**What to do**.
Give the material again in full, matching it exactly.

┌─ Data extract

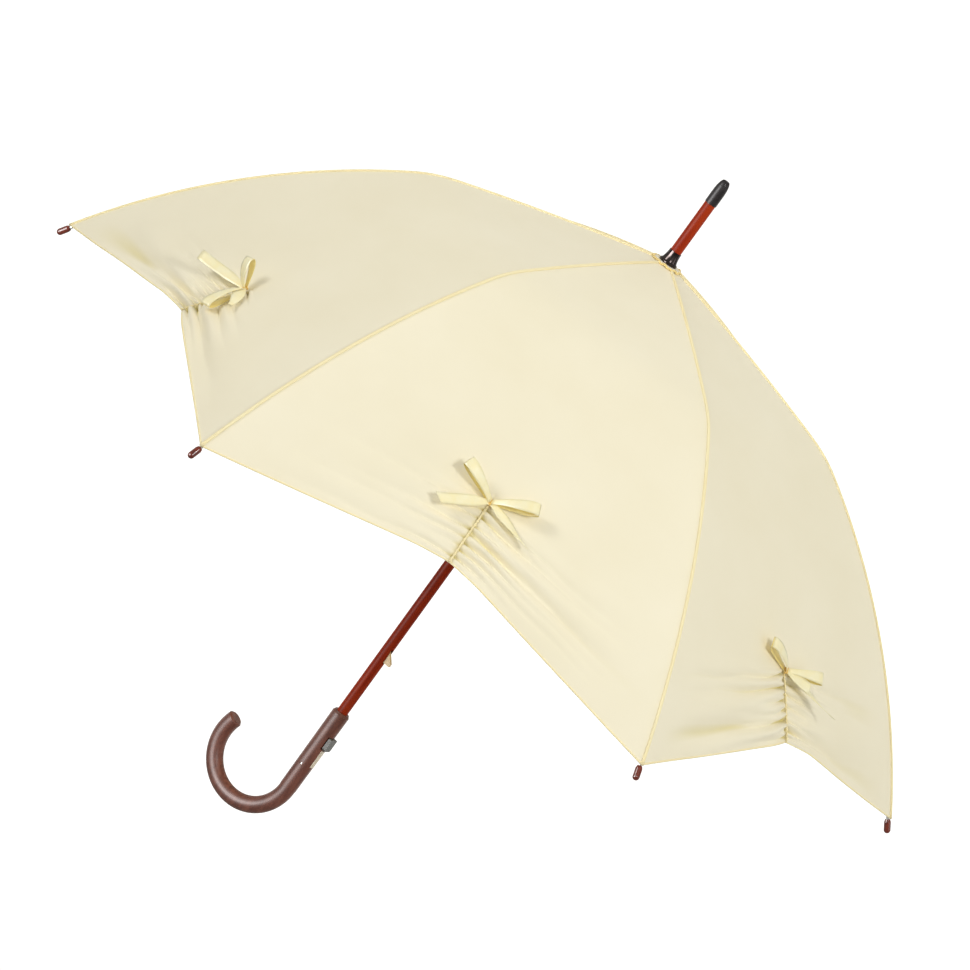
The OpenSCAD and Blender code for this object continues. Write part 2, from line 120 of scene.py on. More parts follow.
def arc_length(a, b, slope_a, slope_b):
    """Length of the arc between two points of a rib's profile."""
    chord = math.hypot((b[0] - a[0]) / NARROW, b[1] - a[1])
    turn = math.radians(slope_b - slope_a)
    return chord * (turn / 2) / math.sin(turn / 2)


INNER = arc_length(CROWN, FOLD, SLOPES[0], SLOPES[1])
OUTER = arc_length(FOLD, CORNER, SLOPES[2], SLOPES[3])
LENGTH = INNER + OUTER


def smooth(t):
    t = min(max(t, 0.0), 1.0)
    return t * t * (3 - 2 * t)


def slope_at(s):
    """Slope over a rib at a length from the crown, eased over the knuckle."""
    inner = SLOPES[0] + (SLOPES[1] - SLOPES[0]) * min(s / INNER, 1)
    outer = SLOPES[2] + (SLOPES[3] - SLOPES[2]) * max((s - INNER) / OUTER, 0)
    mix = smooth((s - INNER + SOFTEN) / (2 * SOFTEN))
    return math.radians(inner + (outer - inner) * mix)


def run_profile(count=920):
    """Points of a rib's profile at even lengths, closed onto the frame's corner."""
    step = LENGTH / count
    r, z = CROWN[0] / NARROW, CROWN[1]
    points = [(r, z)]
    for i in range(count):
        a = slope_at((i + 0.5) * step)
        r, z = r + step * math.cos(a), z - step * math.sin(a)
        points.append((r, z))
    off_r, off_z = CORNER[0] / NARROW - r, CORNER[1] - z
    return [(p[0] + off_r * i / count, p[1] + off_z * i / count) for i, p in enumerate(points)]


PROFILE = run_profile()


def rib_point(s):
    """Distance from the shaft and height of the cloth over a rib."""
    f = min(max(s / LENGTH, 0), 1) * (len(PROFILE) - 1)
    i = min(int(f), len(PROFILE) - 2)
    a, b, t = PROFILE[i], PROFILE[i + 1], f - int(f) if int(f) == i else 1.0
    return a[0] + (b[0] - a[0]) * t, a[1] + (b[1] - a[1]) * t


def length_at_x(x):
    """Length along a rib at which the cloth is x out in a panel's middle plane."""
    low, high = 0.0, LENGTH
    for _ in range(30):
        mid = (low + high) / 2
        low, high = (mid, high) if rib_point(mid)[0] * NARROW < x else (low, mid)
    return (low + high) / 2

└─

**The reply**.
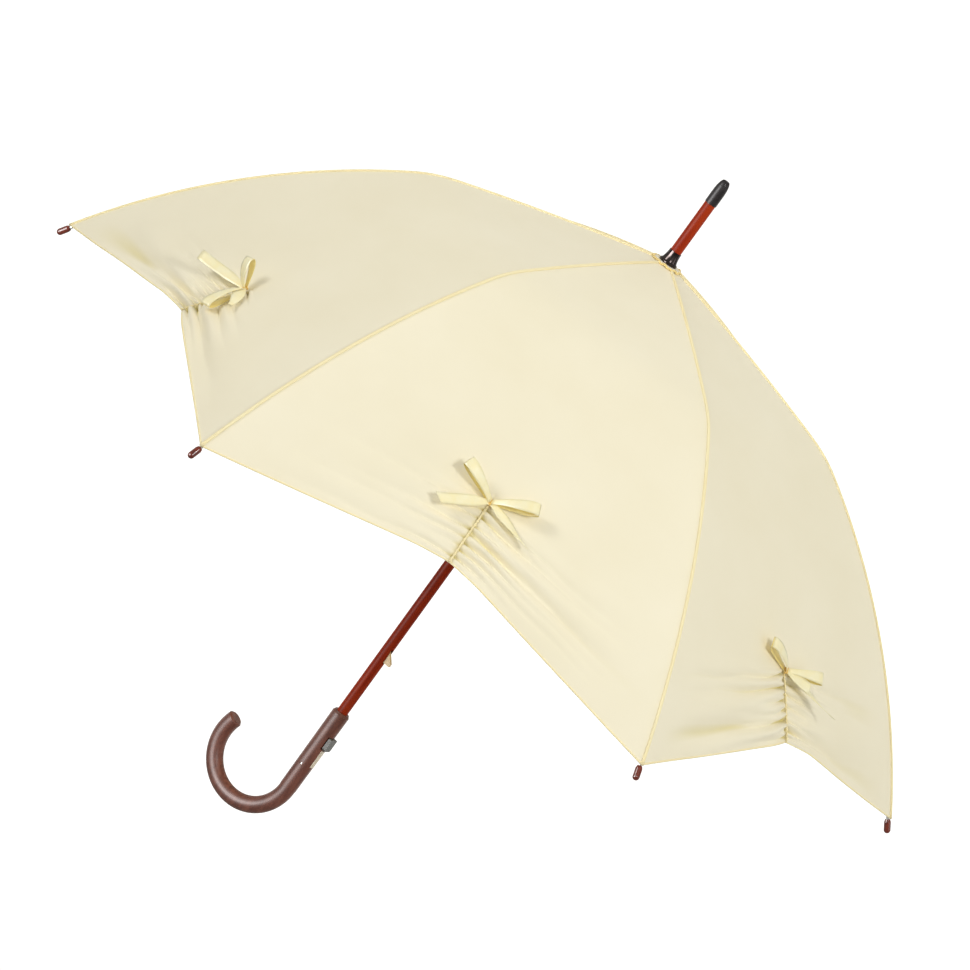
The OpenSCAD and Blender code for this object continues. Write part 2, from line 120 of scene.py on. More parts follow.
def arc_length(a, b, slope_a, slope_b):
    """Length of the arc between two points of a rib's profile."""
    chord = math.hypot((b[0] - a[0]) / NARROW, b[1] - a[1])
    turn = math.radians(slope_b - slope_a)
    return chord * (turn / 2) / math.sin(turn / 2)


INNER = arc_length(CROWN, FOLD, SLOPES[0], SLOPES[1])
OUTER = arc_length(FOLD, CORNER, SLOPES[2], SLOPES[3])
LENGTH = INNER + OUTER


def smooth(t):
    t = min(max(t, 0.0), 1.0)
    return t * t * (3 - 2 * t)


def slope_at(s):
    """Slope over a rib at a length from the crown, eased over the knuckle."""
    inner = SLOPES[0] + (SLOPES[1] - SLOPES[0]) * min(s / INNER, 1)
    outer = SLOPES[2] + (SLOPES[3] - SLOPES[2]) * max((s - INNER) / OUTER, 0)
    mix = smooth((s - INNER + SOFTEN) / (2 * SOFTEN))
    return math.radians(inner + (outer - inner) * mix)


def run_profile(count=920):
    """Points of a rib's profile at even lengths, closed onto the frame's corner."""
    step = LENGTH / count
    r, z = CROWN[0] / NARROW, CROWN[1]
    points = [(r, z)]
    for i in range(count):
        a = slope_at((i + 0.5) * step)
        r, z = r + step * math.cos(a), z - step * math.sin(a)
        points.append((r, z))
    off_r, off_z = CORNER[0] / NARROW - r, CORNER[1] - z
    return [(p[0] + off_r * i / count, p[1] + off_z * i / count) for i, p in enumerate(points)]


PROFILE = run_profile()


def rib_point(s):
    """Distance from the shaft and height of the cloth over a rib."""
    f = min(max(s / LENGTH, 0), 1) * (len(PROFILE) - 1)
    i = min(int(f), len(PROFILE) - 2)
    a, b, t = PROFILE[i], PROFILE[i + 1], f - int(f) if int(f) == i else 1.0
    return a[0] + (b[0] - a[0]) * t, a[1] + (b[1] - a[1]) * t


def length_at_x(x):
    """Length along a rib at which the cloth is x out in a panel's middle plane."""
    low, high = 0.0, LENGTH
    for _ in range(30):
        mid = (low + high) / 2
        low, high = (mid, high) if rib_point(mid)[0] * NARROW < x else (low, mid)
    return (low + high) / 2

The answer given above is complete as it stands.